Rida, the cameraman who was filming at the time of the attack, issued a statement saying he believed they were deliberately targeted despite being clearly marked as press. The IDF, however, maintains that they were simply targeted for being south of the river after Israeli warnings to evacuate and that “sufficient time had passed” for people to flee the area.
The Russian Foreign Ministry issued a statement saying they did not consider the Israeli strike “accidental” and urging UNESCO to condemn the attack on the journalists as a crime. The Committee to Protect Journalists (CPJ) issued a similar statement demanding an investigation into the matter.

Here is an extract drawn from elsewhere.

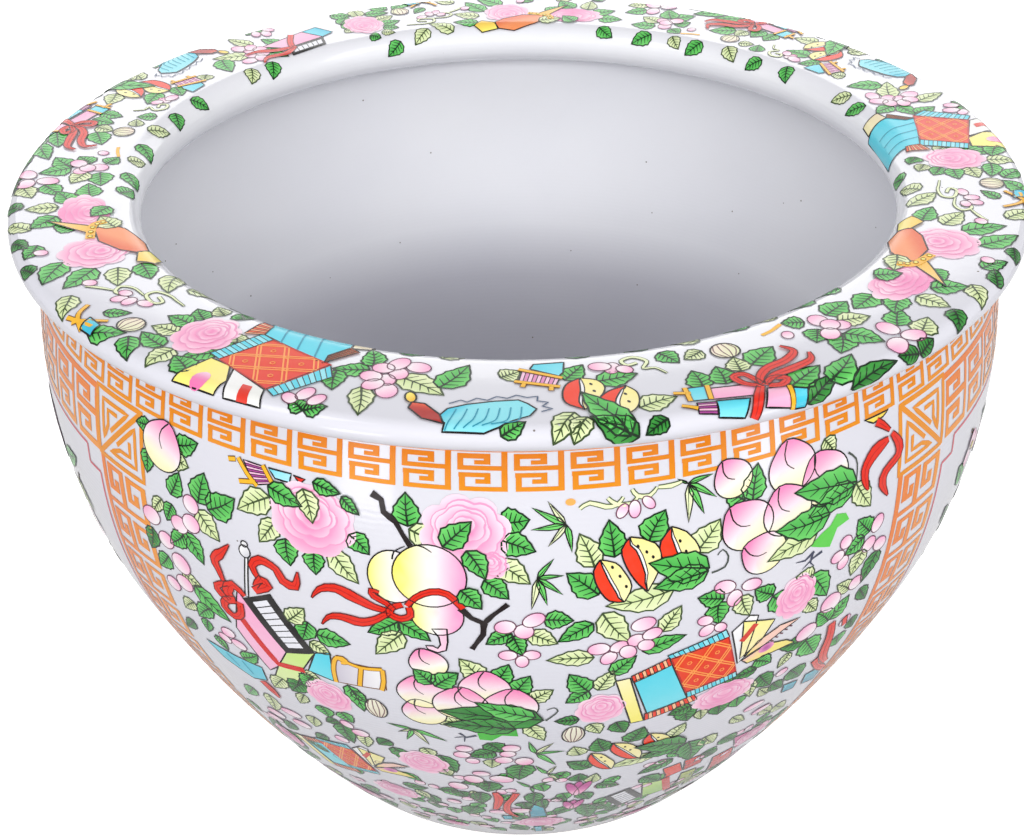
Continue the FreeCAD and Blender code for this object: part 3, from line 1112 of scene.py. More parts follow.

❗️ Moment Israel DIRECTLY HITS RT crew https://t.co/cxNTq2htyY pic.twitter.com/IWLmKGHwSj
— RT (@RT_com) March 19, 2026
“Journalists are civilians and must never be targeted – this is a clear binding legal obligation,” noted CPJ regional director Sara Qudah. “Striking reporters who are clearly marked as a press constitutes a violation of international law.”
While the IDF maintains its not a violation of international law because a blanket evacuation order existed, the attack did not target any sort of military target or facility, but rather directly struck a filming location of a marked press crew, and the evacuation order is not a blanket legal cover to attack every civilian in a broad region of the country, even if Israel is treating it as such.
Steve Sweeney has been a correspondent for RT since 2022, and before that was the international editor for the Morning Star newspaper in the UK. The extent of his injuries are not confirmed, but media reports suggest he is conscious and expected to survive.